Phee, officials said, has taken the reins of U.S. policy on Sudan and had pressed for Washington to continue engaging with Burhan and Hemeti, even as international negotiations between the two generals sidelined Sudan’s pro-democracy organizations and civil society leaders. Phee also feared that sanctions wouldn’t be effective and could push Burhan and Hemeti closer to the orbit of other powers vying for influence in Sudan, including Russia, the officials who spoke to Foreign Policy said. The RSF has ties with Russia’s Wagner Group, a mercenary outfit that operates in Ukraine, the Middle East, and Africa.

In Washington, the Biden administration has set up an emergency task force on Sudan, and Secretary of State Antony Blinken has spoken separately to both Burhan and Hemeti in recent days to try to bring a stop to the fighting. Senior Biden administration officials, including Phee, briefed Capitol Hill on the crisis and U.S. response on Wednesday.

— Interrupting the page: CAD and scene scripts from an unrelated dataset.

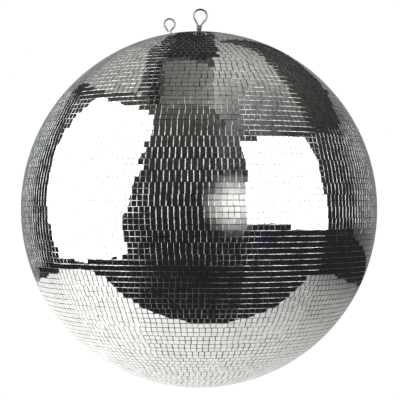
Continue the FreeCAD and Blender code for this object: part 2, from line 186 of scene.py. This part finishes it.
def glass_edge():
    """The cut sides of the tiles: grey-green frosted glass."""
    m = Material("glass_edge", (0.1, 0.11, 0.105), 0.35)
    m.link(m.ramp(m.noise(320.0, 3.0), [(0.3, (0.06, 0.067, 0.063)), (0.7, (0.14, 0.152, 0.147))]),
           m.shader.inputs["Base Color"])
    return m.data


def core_plastic():
    """The moulded core seen in the joints, with dried glue on it."""
    m = Material("black_abs", (0.06, 0.06, 0.062), 0.55)
    tones = [(0.35, (0.012, 0.012, 0.012)), (0.6, (0.035, 0.035, 0.034)),
             (0.8, (0.12, 0.115, 0.105))]
    m.link(m.ramp(m.noise(140.0, 6.0, 0.65), tones), m.shader.inputs["Base Color"])
    m.bump(m.noise(420.0, 4.0), 0.35, 0.0004)
    return m.data


def metal(name, dark, light, rough_low, rough_high, grain, scratch=0.08):
    """Plated or polished steel: clouded tone, fine scratches, uneven polish."""
    m = Material(name, light, rough_low, metal=1.0)
    m.link(m.ramp(m.noise(grain, 5.0, 0.6), [(0.3, dark), (0.72, light)]),
           m.shader.inputs["Base Color"])
    m.link(m.ramp(m.noise(grain * 2.3, 4.0), [(0.3, rough_low), (0.75, rough_high)]),
           m.shader.inputs["Roughness"])
    m.bump(m.noise(900.0, 3.0, stretch=(1, 1, 0.12)), scratch, 0.0002)
    return m.data


def nylon():
    m = Material("nylon", (0.75, 0.73, 0.68), 0.45)
    m.link(m.ramp(m.noise(90.0, 4.0), [(0.3, (0.68, 0.66, 0.60)), (0.7, (0.80, 0.78, 0.73))]),
           m.shader.inputs["Base Color"])
    m.bump(m.noise(600.0, 3.0), 0.15, 0.0002)
    return m.data


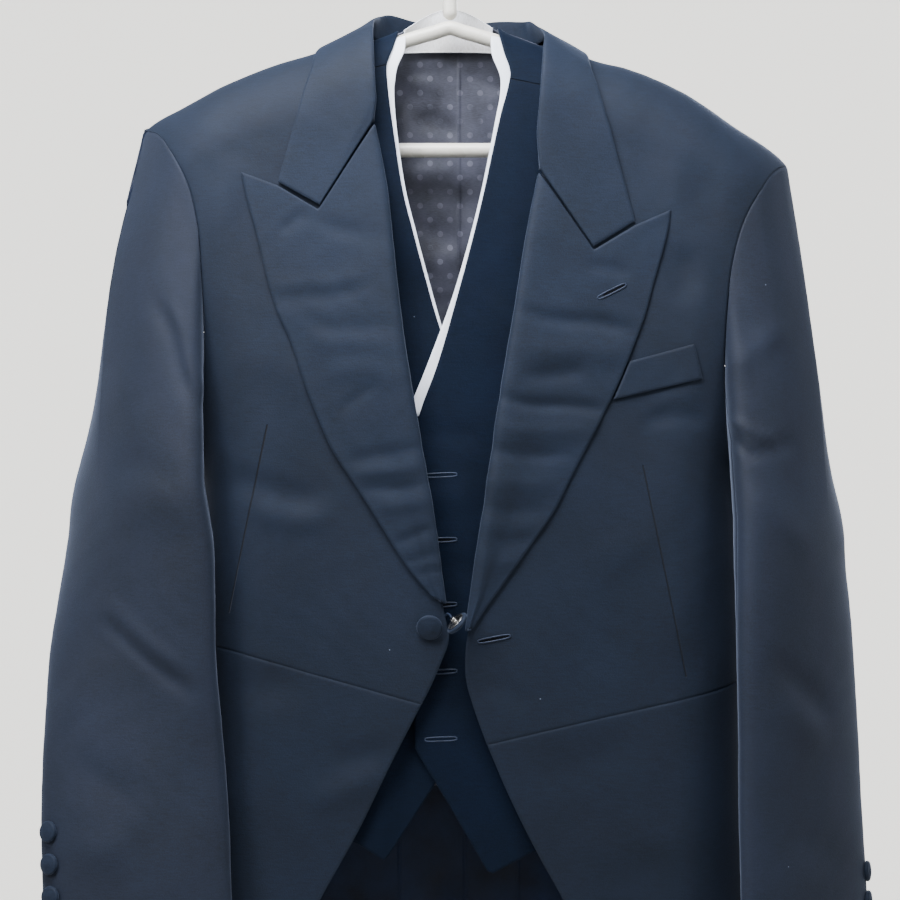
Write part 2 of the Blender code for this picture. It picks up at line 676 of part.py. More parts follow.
def collar():
    """One piece: the stand inside the neck, the fold and the fall, from gorge to gorge."""
    rows = [[collar_point(RIGHT, spec) for spec in row] for row in COLLAR[RIGHT][::-1]]
    rows += [[collar_point(LEFT, spec) for spec in row] for row in COLLAR[LEFT]]
    rows = np.array(rows)
    across = [0, 0.5, 0.9, 1.2, 1.6, 2, 2.5, 3]
    table = np.array([through([0, 1, 2, 3], row, across) for row in rows])
    for end in (0, -1):
        for axis in range(3):
            table[end, :, axis] = np.interp(across, [0, 1, 2, 3], rows[end][:, axis])
    return table


# The waistcoat

VEST_NECK = {
    # neckline and front edge from the shoulder, x and drop
    RIGHT: [(-40, 86.2), (-43.4, 100), (-47.7, 113.6), (-47.3, 126), (-44.5, 150), (-42, 168),
            (-34.9, 212), (-27.8, 240), (-21.5, 264), (-9.4, 307), (2, 340), (9, 375),
            (10, 460), (10, 540), (9, 622)],
    LEFT: [(37, 86.6), (40.8, 104), (45.3, 121), (42.8, 136), (38.9, 150), (33.2, 175),
           (25.9, 209), (19, 238), (4.8, 291.5), (-9.3, 340), (-22.9, 378), (-27, 400),
           (-27, 460), (-27, 540), (-26, 625)],
}
VEST_SIDE = {
    # the armhole's front, then the side seam; past the half width means on the seam
    RIGHT: [(-163, 129), (-152, 160), (-146, 210), (-150, 260), (-162, 305), (-179, 340),
            (-190, 360), (-190, 420), (-190, 540), (-190, 668)],
    LEFT: [(163, 132), (157, 164), (153, 214), (158, 264), (172, 309), (191, 344),
           (204, 364), (204, 424), (204, 544), (204, 680)],
}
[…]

“Sudan’s military leaders must engage in dialogue without delay. Their actions across Sudan have placed countless people at risk and set back the Sudanese people’s rightful call for a peaceful democratic transition,” the U.S. Embassy in Khartoum said in a joint statement issued on Wednesday with a dozen other allied countries and the European Union.

“The inability of humanitarians to safely operate impacts millions of already vulnerable Sudanese, now including those displaced by the ongoing fighting,” the statement said.